Exercise directions:
Every line must be returned precisely as it is written.

Dataset content:

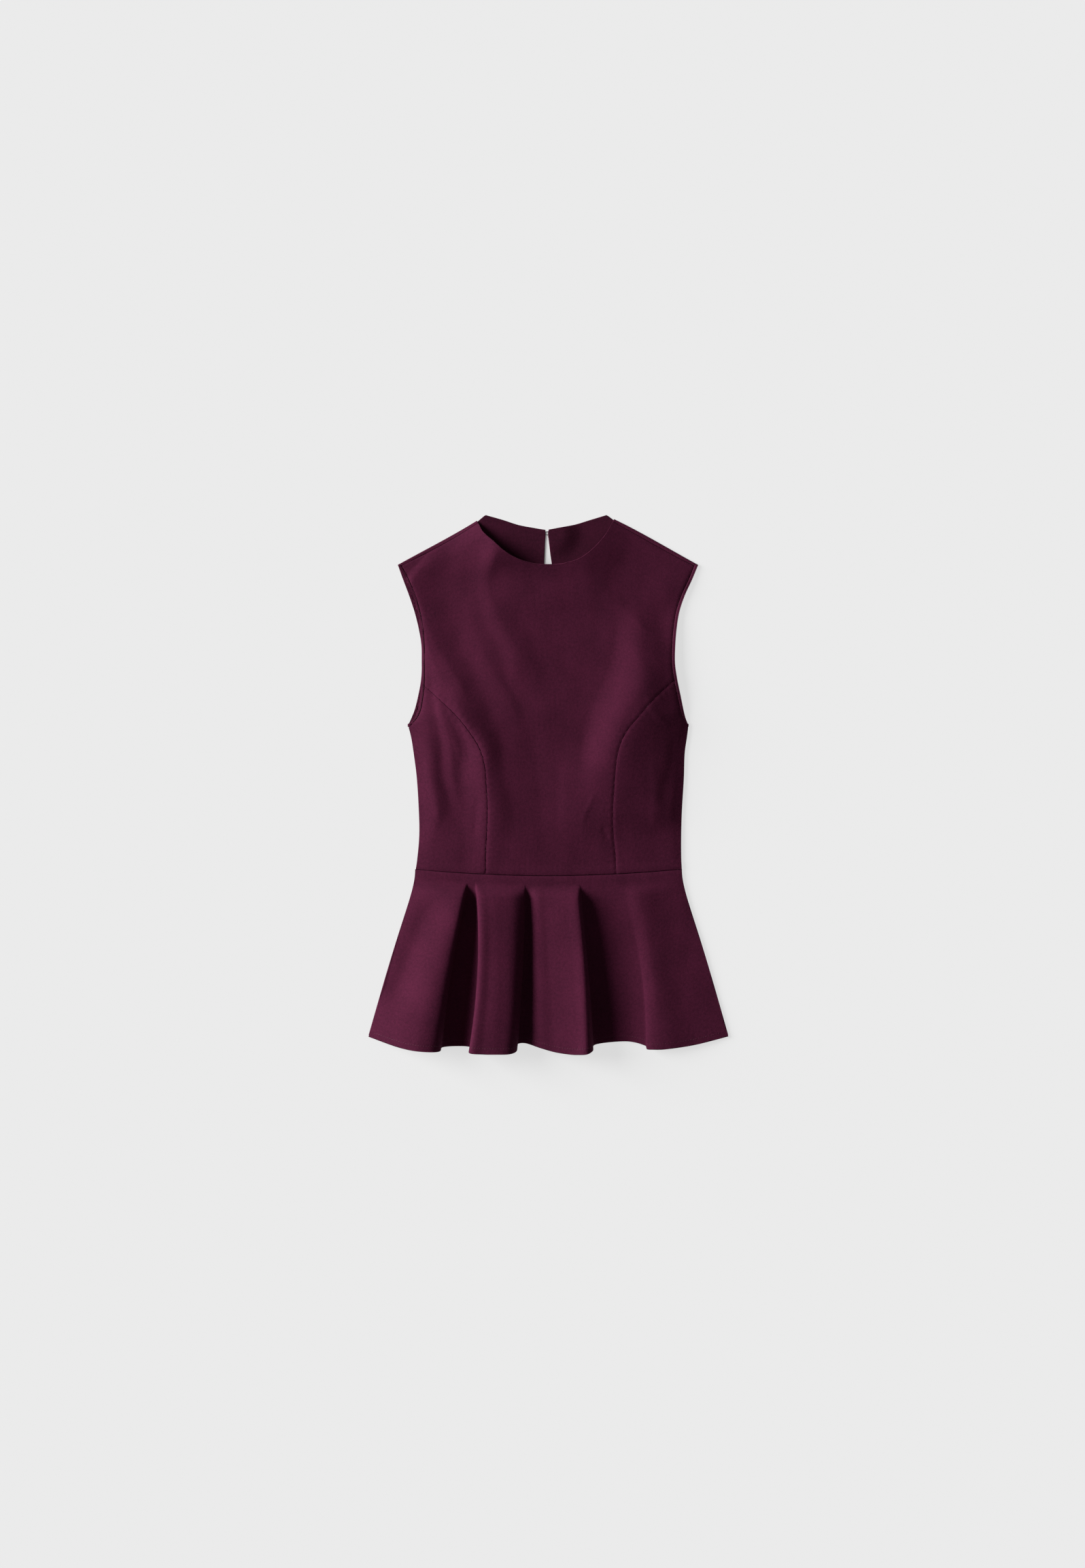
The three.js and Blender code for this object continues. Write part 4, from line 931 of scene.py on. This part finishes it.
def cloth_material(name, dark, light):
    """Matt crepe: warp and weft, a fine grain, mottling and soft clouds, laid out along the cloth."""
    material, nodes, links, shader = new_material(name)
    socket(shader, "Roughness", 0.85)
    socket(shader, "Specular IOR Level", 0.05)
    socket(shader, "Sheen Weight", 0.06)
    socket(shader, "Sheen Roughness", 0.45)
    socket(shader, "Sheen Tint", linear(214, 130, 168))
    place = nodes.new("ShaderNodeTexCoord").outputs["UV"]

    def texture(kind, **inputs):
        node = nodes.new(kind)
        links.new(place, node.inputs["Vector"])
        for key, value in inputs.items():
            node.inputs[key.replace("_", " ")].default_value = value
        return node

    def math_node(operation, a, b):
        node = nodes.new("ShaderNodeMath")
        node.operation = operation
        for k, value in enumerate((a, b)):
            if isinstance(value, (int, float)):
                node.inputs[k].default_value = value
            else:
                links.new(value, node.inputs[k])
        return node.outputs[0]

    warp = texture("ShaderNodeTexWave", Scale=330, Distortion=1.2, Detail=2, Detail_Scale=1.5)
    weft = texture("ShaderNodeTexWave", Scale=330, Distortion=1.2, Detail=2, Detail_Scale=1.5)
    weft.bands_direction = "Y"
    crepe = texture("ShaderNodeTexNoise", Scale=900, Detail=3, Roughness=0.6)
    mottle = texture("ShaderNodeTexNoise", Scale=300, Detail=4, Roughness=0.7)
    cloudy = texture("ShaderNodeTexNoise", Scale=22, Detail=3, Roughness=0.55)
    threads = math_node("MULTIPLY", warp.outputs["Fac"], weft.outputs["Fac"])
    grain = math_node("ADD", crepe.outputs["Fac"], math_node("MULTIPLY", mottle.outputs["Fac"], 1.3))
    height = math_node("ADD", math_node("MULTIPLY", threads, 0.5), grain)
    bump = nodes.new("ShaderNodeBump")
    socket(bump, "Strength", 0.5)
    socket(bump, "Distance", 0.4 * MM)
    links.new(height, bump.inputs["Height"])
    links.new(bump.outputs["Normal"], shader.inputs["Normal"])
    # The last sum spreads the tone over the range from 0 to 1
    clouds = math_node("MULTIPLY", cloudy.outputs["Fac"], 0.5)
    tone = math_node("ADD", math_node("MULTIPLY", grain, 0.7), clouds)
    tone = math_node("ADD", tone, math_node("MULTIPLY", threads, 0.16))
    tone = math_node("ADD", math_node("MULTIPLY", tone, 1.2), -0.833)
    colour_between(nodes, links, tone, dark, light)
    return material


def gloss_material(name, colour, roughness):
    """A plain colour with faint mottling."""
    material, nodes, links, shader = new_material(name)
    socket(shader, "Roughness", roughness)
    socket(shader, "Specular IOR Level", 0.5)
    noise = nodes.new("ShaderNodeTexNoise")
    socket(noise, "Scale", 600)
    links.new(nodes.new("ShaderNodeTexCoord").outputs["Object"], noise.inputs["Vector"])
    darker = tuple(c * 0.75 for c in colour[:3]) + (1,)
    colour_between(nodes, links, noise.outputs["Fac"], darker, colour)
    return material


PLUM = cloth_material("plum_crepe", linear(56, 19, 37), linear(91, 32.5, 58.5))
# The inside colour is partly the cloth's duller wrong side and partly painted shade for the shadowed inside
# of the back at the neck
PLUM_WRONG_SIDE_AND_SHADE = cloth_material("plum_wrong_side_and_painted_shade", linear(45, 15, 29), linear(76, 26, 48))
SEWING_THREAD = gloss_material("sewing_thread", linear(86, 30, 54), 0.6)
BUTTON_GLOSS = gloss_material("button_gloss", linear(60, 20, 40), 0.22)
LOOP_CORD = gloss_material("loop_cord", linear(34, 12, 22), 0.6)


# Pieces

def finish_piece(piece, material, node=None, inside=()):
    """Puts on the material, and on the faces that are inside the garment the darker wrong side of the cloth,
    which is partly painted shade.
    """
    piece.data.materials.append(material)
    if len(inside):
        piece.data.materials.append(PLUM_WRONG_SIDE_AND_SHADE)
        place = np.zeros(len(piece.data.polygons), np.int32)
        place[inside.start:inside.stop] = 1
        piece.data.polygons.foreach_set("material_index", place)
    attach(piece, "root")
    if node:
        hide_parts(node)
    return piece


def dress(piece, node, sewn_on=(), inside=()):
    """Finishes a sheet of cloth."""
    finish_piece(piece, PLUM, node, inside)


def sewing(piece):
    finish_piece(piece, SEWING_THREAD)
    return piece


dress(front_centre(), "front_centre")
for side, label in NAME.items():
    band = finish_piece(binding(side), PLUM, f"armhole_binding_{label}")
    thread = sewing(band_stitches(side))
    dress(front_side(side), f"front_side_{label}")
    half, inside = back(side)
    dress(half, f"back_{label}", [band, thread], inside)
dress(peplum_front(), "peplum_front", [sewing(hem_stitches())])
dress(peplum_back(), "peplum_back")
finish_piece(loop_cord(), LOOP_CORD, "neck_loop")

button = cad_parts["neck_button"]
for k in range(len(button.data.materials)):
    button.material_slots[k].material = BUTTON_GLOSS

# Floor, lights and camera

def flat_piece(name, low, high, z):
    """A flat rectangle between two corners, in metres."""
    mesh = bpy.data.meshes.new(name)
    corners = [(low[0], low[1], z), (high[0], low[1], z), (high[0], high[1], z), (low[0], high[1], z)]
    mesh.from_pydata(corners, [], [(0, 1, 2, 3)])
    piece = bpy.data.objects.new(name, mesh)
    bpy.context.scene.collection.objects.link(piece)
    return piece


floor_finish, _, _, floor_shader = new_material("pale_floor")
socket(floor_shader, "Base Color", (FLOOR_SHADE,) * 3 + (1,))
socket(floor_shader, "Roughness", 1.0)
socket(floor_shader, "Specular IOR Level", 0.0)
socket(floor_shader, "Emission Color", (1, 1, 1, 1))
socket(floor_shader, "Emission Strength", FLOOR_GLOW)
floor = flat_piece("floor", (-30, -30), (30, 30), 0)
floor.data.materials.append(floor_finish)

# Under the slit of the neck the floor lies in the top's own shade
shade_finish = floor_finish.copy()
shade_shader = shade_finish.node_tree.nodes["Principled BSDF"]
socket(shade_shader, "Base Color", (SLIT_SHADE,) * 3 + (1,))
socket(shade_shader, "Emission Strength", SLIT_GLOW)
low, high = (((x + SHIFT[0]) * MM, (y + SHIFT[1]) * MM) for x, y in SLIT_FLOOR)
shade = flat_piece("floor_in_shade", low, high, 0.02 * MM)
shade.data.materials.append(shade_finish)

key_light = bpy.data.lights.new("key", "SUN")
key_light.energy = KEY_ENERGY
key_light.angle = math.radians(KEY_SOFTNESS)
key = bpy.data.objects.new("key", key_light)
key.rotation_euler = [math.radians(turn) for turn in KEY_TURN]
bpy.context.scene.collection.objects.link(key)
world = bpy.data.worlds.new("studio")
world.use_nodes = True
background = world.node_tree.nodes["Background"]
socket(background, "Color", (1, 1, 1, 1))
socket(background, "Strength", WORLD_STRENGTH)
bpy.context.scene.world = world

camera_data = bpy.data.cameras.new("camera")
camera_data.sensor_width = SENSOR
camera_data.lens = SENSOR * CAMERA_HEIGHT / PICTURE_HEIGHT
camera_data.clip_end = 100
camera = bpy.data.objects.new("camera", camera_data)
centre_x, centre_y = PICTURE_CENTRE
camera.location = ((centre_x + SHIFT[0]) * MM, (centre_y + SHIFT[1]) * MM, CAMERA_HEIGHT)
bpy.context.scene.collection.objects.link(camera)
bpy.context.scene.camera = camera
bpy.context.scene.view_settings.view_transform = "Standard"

Correct answer:
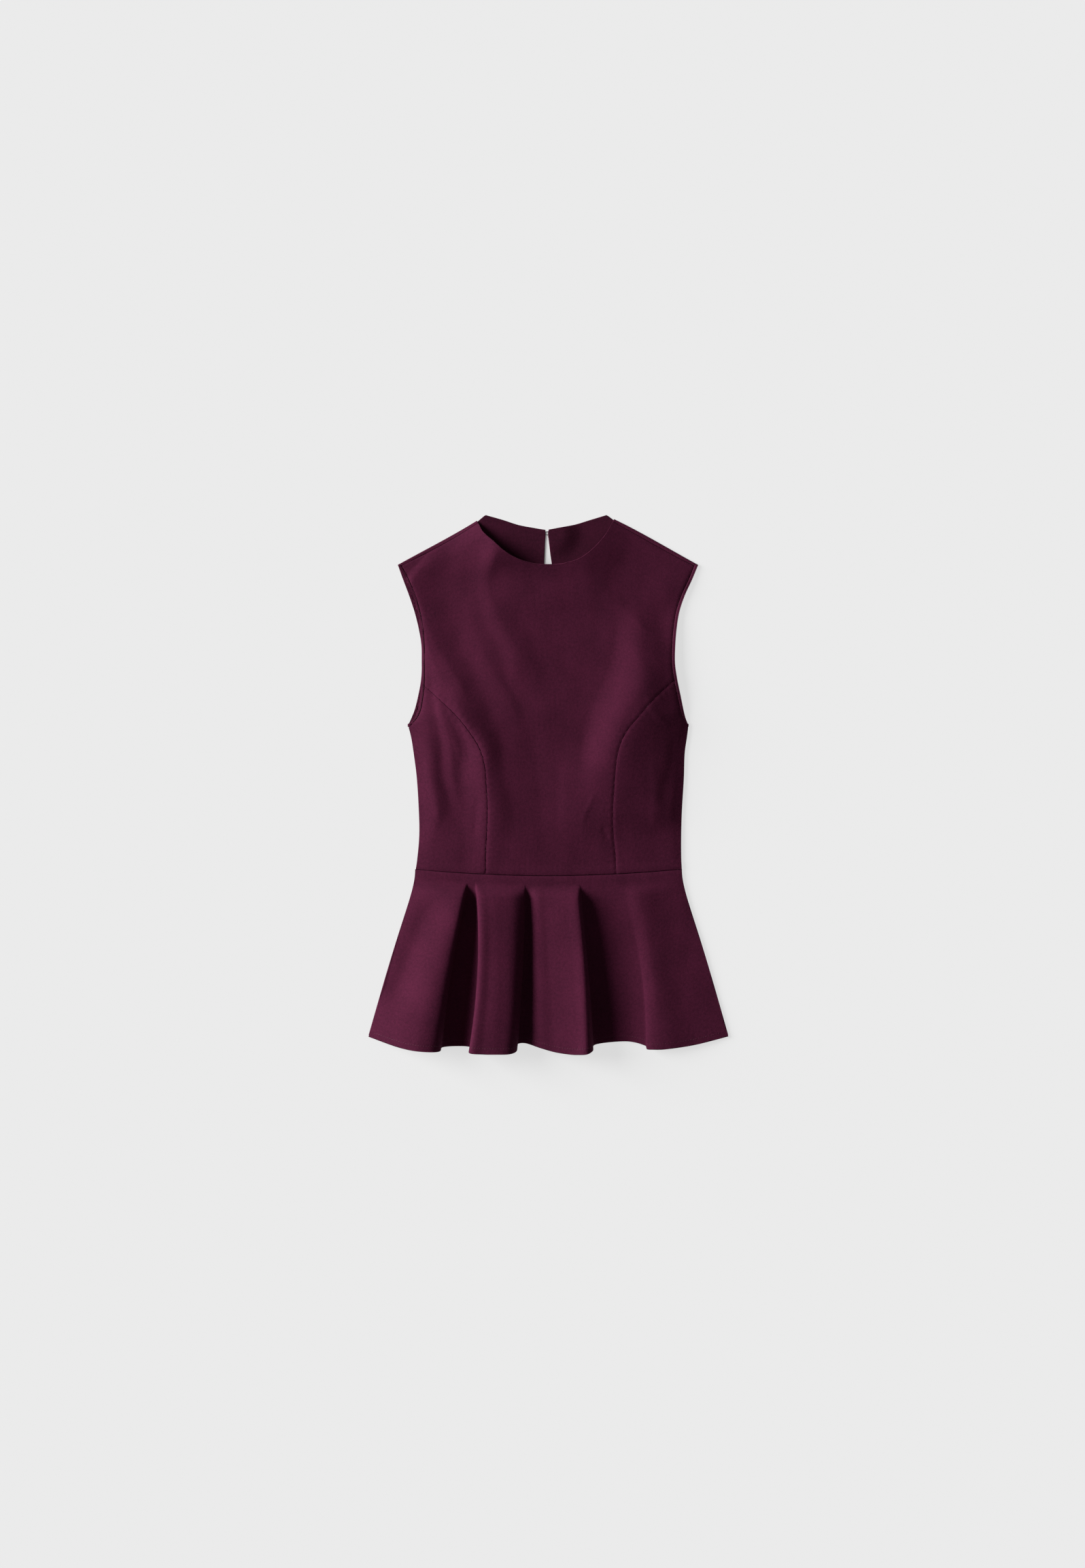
The three.js and Blender code for this object continues. Write part 4, from line 931 of scene.py on. This part finishes it.
def cloth_material(name, dark, light):
    """Matt crepe: warp and weft, a fine grain, mottling and soft clouds, laid out along the cloth."""
    material, nodes, links, shader = new_material(name)
    socket(shader, "Roughness", 0.85)
    socket(shader, "Specular IOR Level", 0.05)
    socket(shader, "Sheen Weight", 0.06)
    socket(shader, "Sheen Roughness", 0.45)
    socket(shader, "Sheen Tint", linear(214, 130, 168))
    place = nodes.new("ShaderNodeTexCoord").outputs["UV"]

    def texture(kind, **inputs):
        node = nodes.new(kind)
        links.new(place, node.inputs["Vector"])
        for key, value in inputs.items():
            node.inputs[key.replace("_", " ")].default_value = value
        return node

    def math_node(operation, a, b):
        node = nodes.new("ShaderNodeMath")
        node.operation = operation
        for k, value in enumerate((a, b)):
            if isinstance(value, (int, float)):
                node.inputs[k].default_value = value
            else:
                links.new(value, node.inputs[k])
        return node.outputs[0]

    warp = texture("ShaderNodeTexWave", Scale=330, Distortion=1.2, Detail=2, Detail_Scale=1.5)
    weft = texture("ShaderNodeTexWave", Scale=330, Distortion=1.2, Detail=2, Detail_Scale=1.5)
    weft.bands_direction = "Y"
    crepe = texture("ShaderNodeTexNoise", Scale=900, Detail=3, Roughness=0.6)
    mottle = texture("ShaderNodeTexNoise", Scale=300, Detail=4, Roughness=0.7)
    cloudy = texture("ShaderNodeTexNoise", Scale=22, Detail=3, Roughness=0.55)
    threads = math_node("MULTIPLY", warp.outputs["Fac"], weft.outputs["Fac"])
    grain = math_node("ADD", crepe.outputs["Fac"], math_node("MULTIPLY", mottle.outputs["Fac"], 1.3))
    height = math_node("ADD", math_node("MULTIPLY", threads, 0.5), grain)
    bump = nodes.new("ShaderNodeBump")
    socket(bump, "Strength", 0.5)
    socket(bump, "Distance", 0.4 * MM)
    links.new(height, bump.inputs["Height"])
    links.new(bump.outputs["Normal"], shader.inputs["Normal"])
    # The last sum spreads the tone over the range from 0 to 1
    clouds = math_node("MULTIPLY", cloudy.outputs["Fac"], 0.5)
    tone = math_node("ADD", math_node("MULTIPLY", grain, 0.7), clouds)
    tone = math_node("ADD", tone, math_node("MULTIPLY", threads, 0.16))
    tone = math_node("ADD", math_node("MULTIPLY", tone, 1.2), -0.833)
    colour_between(nodes, links, tone, dark, light)
    return material


def gloss_material(name, colour, roughness):
    """A plain colour with faint mottling."""
    material, nodes, links, shader = new_material(name)
    socket(shader, "Roughness", roughness)
    socket(shader, "Specular IOR Level", 0.5)
    noise = nodes.new("ShaderNodeTexNoise")
    socket(noise, "Scale", 600)
    links.new(nodes.new("ShaderNodeTexCoord").outputs["Object"], noise.inputs["Vector"])
    darker = tuple(c * 0.75 for c in colour[:3]) + (1,)
    colour_between(nodes, links, noise.outputs["Fac"], darker, colour)
    return material


PLUM = cloth_material("plum_crepe", linear(56, 19, 37), linear(91, 32.5, 58.5))
# The inside colour is partly the cloth's duller wrong side and partly painted shade for the shadowed inside
# of the back at the neck
PLUM_WRONG_SIDE_AND_SHADE = cloth_material("plum_wrong_side_and_painted_shade", linear(45, 15, 29), linear(76, 26, 48))
SEWING_THREAD = gloss_material("sewing_thread", linear(86, 30, 54), 0.6)
BUTTON_GLOSS = gloss_material("button_gloss", linear(60, 20, 40), 0.22)
LOOP_CORD = gloss_material("loop_cord", linear(34, 12, 22), 0.6)


# Pieces

def finish_piece(piece, material, node=None, inside=()):
    """Puts on the material, and on the faces that are inside the garment the darker wrong side of the cloth,
    which is partly painted shade.
    """
    piece.data.materials.append(material)
    if len(inside):
        piece.data.materials.append(PLUM_WRONG_SIDE_AND_SHADE)
        place = np.zeros(len(piece.data.polygons), np.int32)
        place[inside.start:inside.stop] = 1
        piece.data.polygons.foreach_set("material_index", place)
    attach(piece, "root")
    if node:
        hide_parts(node)
    return piece


def dress(piece, node, sewn_on=(), inside=()):
    """Finishes a sheet of cloth."""
    finish_piece(piece, PLUM, node, inside)


def sewing(piece):
    finish_piece(piece, SEWING_THREAD)
    return piece


dress(front_centre(), "front_centre")
for side, label in NAME.items():
    band = finish_piece(binding(side), PLUM, f"armhole_binding_{label}")
    thread = sewing(band_stitches(side))
    dress(front_side(side), f"front_side_{label}")
    half, inside = back(side)
    dress(half, f"back_{label}", [band, thread], inside)
dress(peplum_front(), "peplum_front", [sewing(hem_stitches())])
dress(peplum_back(), "peplum_back")
finish_piece(loop_cord(), LOOP_CORD, "neck_loop")

button = cad_parts["neck_button"]
for k in range(len(button.data.materials)):
    button.material_slots[k].material = BUTTON_GLOSS

# Floor, lights and camera

def flat_piece(name, low, high, z):
    """A flat rectangle between two corners, in metres."""
    mesh = bpy.data.meshes.new(name)
    corners = [(low[0], low[1], z), (high[0], low[1], z), (high[0], high[1], z), (low[0], high[1], z)]
    mesh.from_pydata(corners, [], [(0, 1, 2, 3)])
    piece = bpy.data.objects.new(name, mesh)
    bpy.context.scene.collection.objects.link(piece)
    return piece


floor_finish, _, _, floor_shader = new_material("pale_floor")
socket(floor_shader, "Base Color", (FLOOR_SHADE,) * 3 + (1,))
socket(floor_shader, "Roughness", 1.0)
socket(floor_shader, "Specular IOR Level", 0.0)
socket(floor_shader, "Emission Color", (1, 1, 1, 1))
socket(floor_shader, "Emission Strength", FLOOR_GLOW)
floor = flat_piece("floor", (-30, -30), (30, 30), 0)
floor.data.materials.append(floor_finish)

# Under the slit of the neck the floor lies in the top's own shade
shade_finish = floor_finish.copy()
shade_shader = shade_finish.node_tree.nodes["Principled BSDF"]
socket(shade_shader, "Base Color", (SLIT_SHADE,) * 3 + (1,))
socket(shade_shader, "Emission Strength", SLIT_GLOW)
low, high = (((x + SHIFT[0]) * MM, (y + SHIFT[1]) * MM) for x, y in SLIT_FLOOR)
shade = flat_piece("floor_in_shade", low, high, 0.02 * MM)
shade.data.materials.append(shade_finish)

key_light = bpy.data.lights.new("key", "SUN")
key_light.energy = KEY_ENERGY
key_light.angle = math.radians(KEY_SOFTNESS)
key = bpy.data.objects.new("key", key_light)
key.rotation_euler = [math.radians(turn) for turn in KEY_TURN]
bpy.context.scene.collection.objects.link(key)
world = bpy.data.worlds.new("studio")
world.use_nodes = True
background = world.node_tree.nodes["Background"]
socket(background, "Color", (1, 1, 1, 1))
socket(background, "Strength", WORLD_STRENGTH)
bpy.context.scene.world = world

camera_data = bpy.data.cameras.new("camera")
camera_data.sensor_width = SENSOR
camera_data.lens = SENSOR * CAMERA_HEIGHT / PICTURE_HEIGHT
camera_data.clip_end = 100
camera = bpy.data.objects.new("camera", camera_data)
centre_x, centre_y = PICTURE_CENTRE
camera.location = ((centre_x + SHIFT[0]) * MM, (centre_y + SHIFT[1]) * MM, CAMERA_HEIGHT)
bpy.context.scene.collection.objects.link(camera)
bpy.context.scene.camera = camera
bpy.context.scene.view_settings.view_transform = "Standard"